13. Only attempt to carry on a conversation during a Television show if you desire to become irate and start a fight. Otherwise, save comments for during commercials, or for some men, until the power goes out.
14. Noses will be picked, crotches will be scratched, and SBD’s will be launched without warning; frequently. Don’t fight it. No woman ever won this battle.
15. If your man notices your obvious discontent and asks “What’s wrong?” and you answer “Nothing”, expect for him to assume you really meant “nothing”. Otherwise you will have to fume and bang some more cupboard doors for a few more hours until he asks again so you can unload your arsenal of irritations from the last month on him.
16. If you can’t handle the truth, don’t ask for it.
17. Unlike women who speak in metaphors and secret phrases that say one thing but mean another, men actually mean what they say. Try not to read into his comment “That looks fine” to translate to what it means when you say it, “Yeah. I guess I’ll have to make do with that.”
18. Addendum to rule 17: Most of the time men mean what they say. There are the occasions where his comment may reflect a fear of getting in trouble or having to explain everything about the comment. For example,
“Honey, if you don’t want to go to that restaurant, it’s ok. Tell me which one you want to go to.”
“I’m just not in the mood for Chinese. Can we go Italian?”
“Why do you suddenly not like Chinese? Why do you want Italian?”

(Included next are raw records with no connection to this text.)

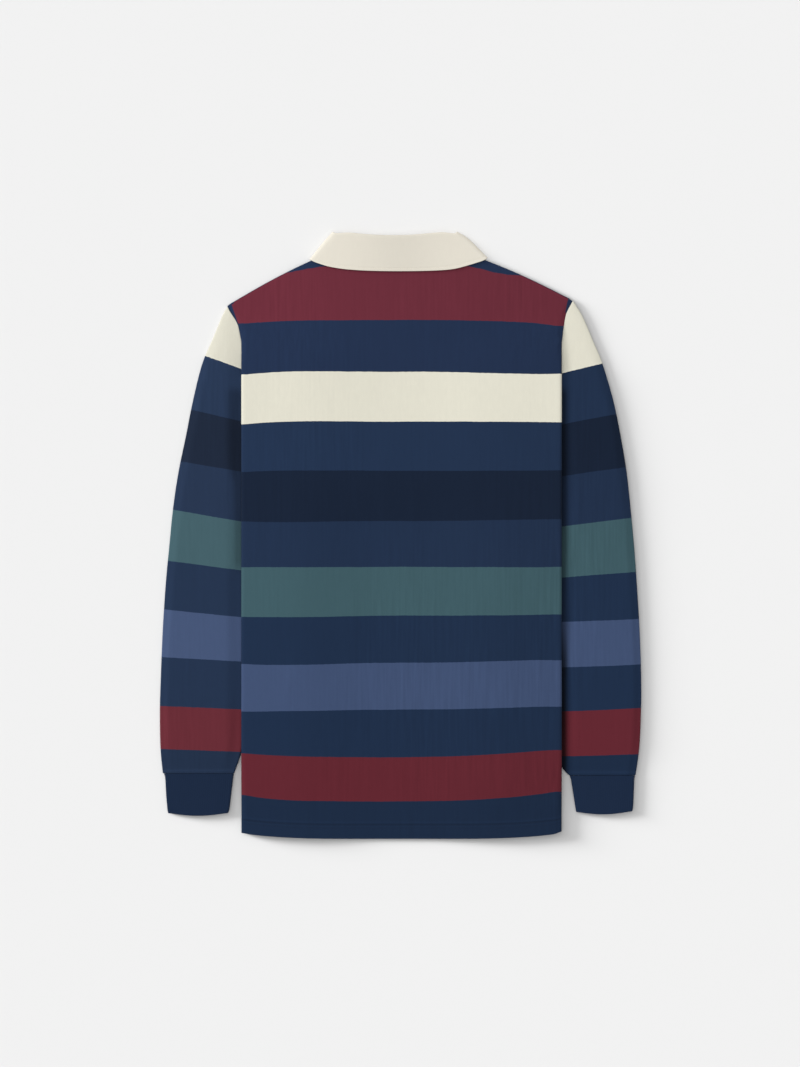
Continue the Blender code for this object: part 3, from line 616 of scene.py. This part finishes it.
stations = fineStations()
neckSpots, foldSpots, edgeSpots = stations[:, 0:2], stations[:, 2:4], stations[:, 4:6]
turned, outWays, bulges = stations[:, 6], stations[:, 7:9], stations[:, 9]
upright = np.sin(turned)


def collarPoints(spots, levels, shares):
    # spots are rows x columns x 2; levels and shares are rows x columns, and 6.75 makes the bulge's top 1
    sideways = (levels + bulges[:, None] * 6.75 * shares * (1 - shares) ** 2) * upright[:, None]
    flat = spots + outWays[:, None, :] * sideways[:, :, None]
    heights = collar["centreZ"] - levels * np.cos(turned)[:, None]
    return np.concatenate([flat, heights[:, :, None]], axis=2)


def innerCollarPoints(spots, levels):
    levels = np.broadcast_to(levels, spots.shape[:2])
    return collarPoints(spots, levels, np.zeros(spots.shape[:2]))


def collarFallPoints(shares):
    droop = collar["droop"] * ease(math.pi / 2, math.pi, turned)[:, None]
    spots = mix(foldSpots[:, None, :], edgeSpots[:, None, :], shares[None, :, None])
    sewn = collar["groove"] * np.exp(-((shares - collar["sewnShare"]) / collar["grooveWidth"]) ** 2)
    return collarPoints(spots, collar["fallLevel"] - droop * shares ** 2 - sewn,
                        np.broadcast_to(shares, spots.shape[:2]))


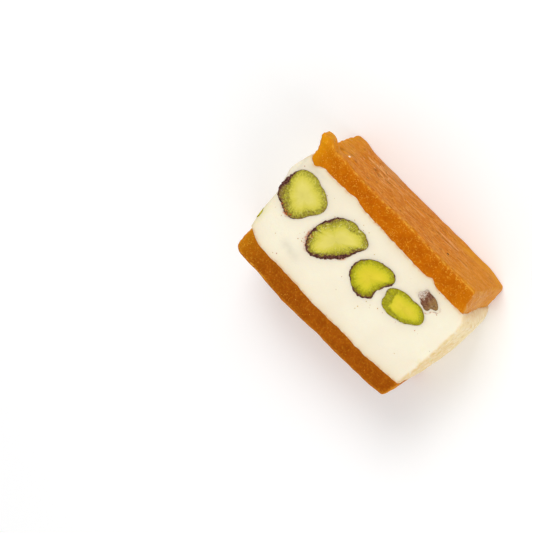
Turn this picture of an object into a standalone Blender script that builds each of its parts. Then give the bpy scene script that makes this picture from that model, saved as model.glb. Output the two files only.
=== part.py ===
# Nougat bar: white nougat set with pistachios between two layers of apricot paste.
# It lies on one cut face with the other one up. X runs along the bar, Y across its layers.
# Sizes are in millimetres and become metres where a mesh is made.
import math

import bmesh
import bpy

MM = 0.001

# The bar
DEPTH = 21.0
HALF_LENGTH = 23.0
GAP = 0.3

# Seams between the nougat and the paste
UPPER_SEAM = 10.45
UPPER_SEAM_SLOPE = -0.02
LOWER_SEAM = -11.0
LOWER_SEAM_ARCH = 0.0018

# Outer faces of the paste
UPPER_FACE = 15.15
LOWER_FACE = -15.35

# Ear of paste pushed out at one corner by the knife, and the notch under it
EAR_START = 16.2
EAR_END = 17.2
EAR_RISE = 1.2
CREASE_DEPTH = 0.65

# Rounding of the edges: (low side, high side) along X, Y and Z
NOUGAT_EDGES = ((0.8, 0.9), (0.35, 0.35), (0.7, 0.7))
UPPER_EDGES = ((0.8, 0.8), (0.3, 1.1), (0.8, 0.8))
LOWER_EDGES = ((2.2, 0.8), (1.5, 0.3), (0.8, 0.7))

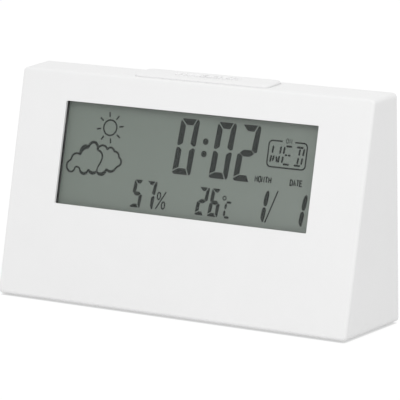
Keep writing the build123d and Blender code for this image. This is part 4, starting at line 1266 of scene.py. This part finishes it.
class CLOCK_OT_springs(bpy.types.Operator):
    """Wound springs and their plates in place of the plain cones in the battery tray"""

    bl_idname = "clock.springs"
    bl_label = "Battery springs"

    def execute(self, context):
        steel = bpy.data.materials["tinned_finish"]
        tree = spring_tree(steel)
        wire = context.scene.clock_relief.wire_radius
        thickness, plate_width, plate_bend, dimple_radius = 0.4 * MM, 8.0, 0.8, 2.1
        dimple_rise = 0.45 * MM
        up = Vector((0, -rear.outward.z, rear.outward.y))
        low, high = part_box("battery_bridge_contact")
        upper_low, upper_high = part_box("battery_upper")
        lower_low, lower_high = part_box("battery_lower")
        upper_axis, lower_axis = (upper_low + upper_high) / 2, (lower_low + lower_high) / 2
        for name, node_name, side, axis, middle, cell_end, plate_height in (
            ("bridge_spring", "battery_bridge_contact", 1, upper_axis, (low + high) / 2, upper_low.x, 19.0),
            ("end_spring", "battery_negative_contact", -1, lower_axis, lower_axis, lower_high.x, 8.0),
        ):
            # Both springs stand on the ends of the tray, which lie as far to the left as to the right
            face_x = low.x * side
            inward = Vector((side, 0, 0))
            across = up.cross(inward)
            length = abs(cell_end - face_x) - thickness - 2 * wire
            coil = grown(tree, {"Wire Radius": wire, "Length": length})
            laid(coil, Sheet(Vector((face_x, axis.y, axis.z)), across, inward), 0, 0, thickness + wire)
            sheet = Sheet(Vector((face_x, middle.y, middle.z)), across, inward)
            meshes = [coil, contact_plate(name, sheet, plate_width, plate_height, thickness, plate_bend)]
            if side > 0:
                nub = Vector((face_x + thickness, lower_axis.y, lower_axis.z))
                dimple = Plates(Sheet(nub, sheet.right, sheet.outward), dimple_rise)
                dimple.outline(ring_line(0, 0, dimple_radius, dimple_radius, 32))
                meshes.append(dimple.mesh("dimple"))
            piece(name, joined(name, meshes), "case", steel, "tinned_steel", node_name)
        return {"FINISHED"}


class CLOCK_PT_panel(bpy.types.Panel):
    """Steps that dress the clock"""

    bl_label = "Clock"
    bl_idname = "CLOCK_PT_panel"
    bl_space_type = "VIEW_3D"
    bl_region_type = "UI"
    bl_category = "Clock"

    def draw(self, context):
        for step in STEPS:
            self.layout.operator(step.bl_idname)
        for group in ("clock_case", "clock_display", "clock_relief", "clock_stage"):
            settings = getattr(context.scene, group)
            box = self.layout.box()
            for key in settings.__annotations__:
                box.prop(settings, key)


SETTINGS = {
    "clock_case": ClockCaseSettings,
    "clock_display": ClockDisplaySettings,
    "clock_relief": ClockReliefSettings,
    "clock_stage": ClockStageSettings,
}
STEPS = (
    CLOCK_OT_stage,
    CLOCK_OT_finishes,
    CLOCK_OT_time,
    CLOCK_OT_climate,
    CLOCK_OT_calendar,
    CLOCK_OT_weather,
    CLOCK_OT_bar_relief,
    CLOCK_OT_key_words,
    CLOCK_OT_door_ridges,
    CLOCK_OT_springs,
)


def register():
    for group in (*SETTINGS.values(), *STEPS, CLOCK_PT_panel):
        bpy.utils.register_class(group)
    for name, group in SETTINGS.items():
        setattr(bpy.types.Scene, name, PointerProperty(type=group))


def unregister():
    for name in SETTINGS:
        delattr(bpy.types.Scene, name)
    for group in reversed((*SETTINGS.values(), *STEPS, CLOCK_PT_panel)):
        bpy.utils.unregister_class(group)


def main():
    """Registers the add-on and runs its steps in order."""
    register()
    bpy.ops.clock.stage()
    bpy.ops.clock.finishes()
    bpy.ops.clock.time()
    bpy.ops.clock.climate()
    bpy.ops.clock.calendar()
    bpy.ops.clock.weather()
    bpy.ops.clock.bar_relief()
    bpy.ops.clock.key_words()
    bpy.ops.clock.door_ridges()
    bpy.ops.clock.springs()


if __name__ == "__main__":
    main()
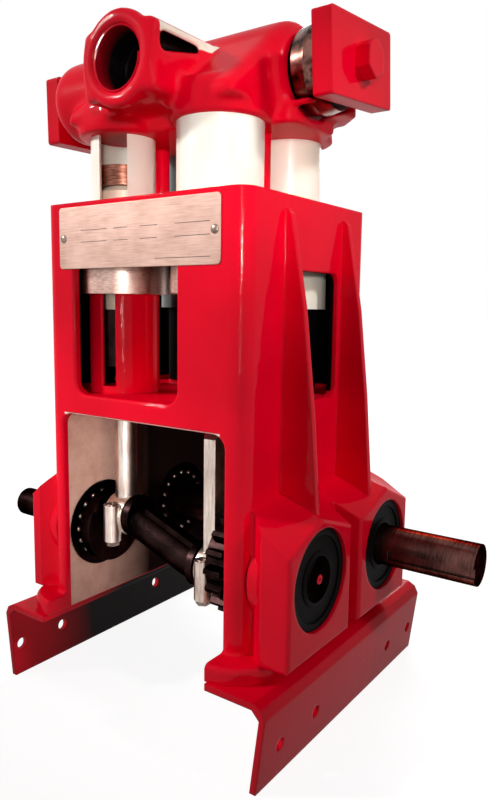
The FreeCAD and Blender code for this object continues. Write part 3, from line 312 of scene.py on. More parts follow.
def enamelled_head_casting(name):
    """The head's enamel, with a painted highlight on the right pad of its neck, painted shadow in both pockets and
    painted shade in the inlet's bore.
    """
    tree, place = start_material(name)
    pad = zone(tree, place, NECK_PAD_HIGHLIGHT, 0.8 * MM)
    pocket = zone(tree, place, NECK_POCKET, 0.6 * MM)
    # painted shade in the inlet's bore, which is red at its mouth and turns black behind it
    mouth = add_node(tree, "ShaderNodeVectorMath", {0: place, 1: (1, 0, 1)}, operation="MULTIPLY")
    away = add_node(tree, "ShaderNodeVectorMath", {0: mouth, 1: (PORT_MOUTH.x, 0, PORT_MOUTH.z)},
                    operation="DISTANCE").outputs["Value"]
    outside = add_node(tree, "ShaderNodeMapRange", {"Value": away, "From Min": 22 * MM, "From Max": 24 * MM})
    axes = add_node(tree, "ShaderNodeSeparateXYZ", {"Vector": place}).outputs
    throat = within(tree, axes["Y"], PORT_MOUTH.y + 3 * MM, PORT_MOUTH.y + 70 * MM, 13 * MM)
    inner = add_node(tree, "ShaderNodeMath", {0: 1.0, 1: outside}, operation="SUBTRACT")
    dark = add_node(tree, "ShaderNodeMath", {0: throat, 1: inner}, operation="MULTIPLY")
    shade = add_node(tree, "ShaderNodeMath", {0: pocket, 1: outside}, operation="MULTIPLY")
    black = add_node(tree, "ShaderNodeMath", {0: shade, 1: dark}, operation="MAXIMUM")
    # painted highlight: pale cream on the neck's right pad
    first = add_node(tree, "ShaderNodeMix", {0: pad, COLOUR_A: enamel_colour(tree, place),
                                             COLOUR_B: linear("#FFF8E6")}, data_type="RGBA")
    colour = add_node(tree, "ShaderNodeMix", {0: black, COLOUR_A: first.outputs[COLOUR_OUT],
                                              COLOUR_B: linear("#0A0606")}, data_type="RGBA")
    enamel_surface(tree, place, colour.outputs[COLOUR_OUT])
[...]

Case in point: In depth review of the reasons behind comments and choices is something all men prefer to avoid. Let it be.
19. Bargaining is a necessary evil. If he wants you to serve up a tasty tray of goodies while he has the guys over for poker night, you get to have the girls over for drinks and loud conversations about all things female while he plays bartender.
20. He has seen all of your outfits. It is unnecessary to go through each one prior to an outing asking, “What about this one?” Look at what he’s wearing. I’m sure whatever you can find will be fine.
21. Addendum to rule 20: Even though he has seen all of your lingerie, going through each outfit asking, “What about this one?” is no trouble at all. He would love to help you figure out which one you want to wear.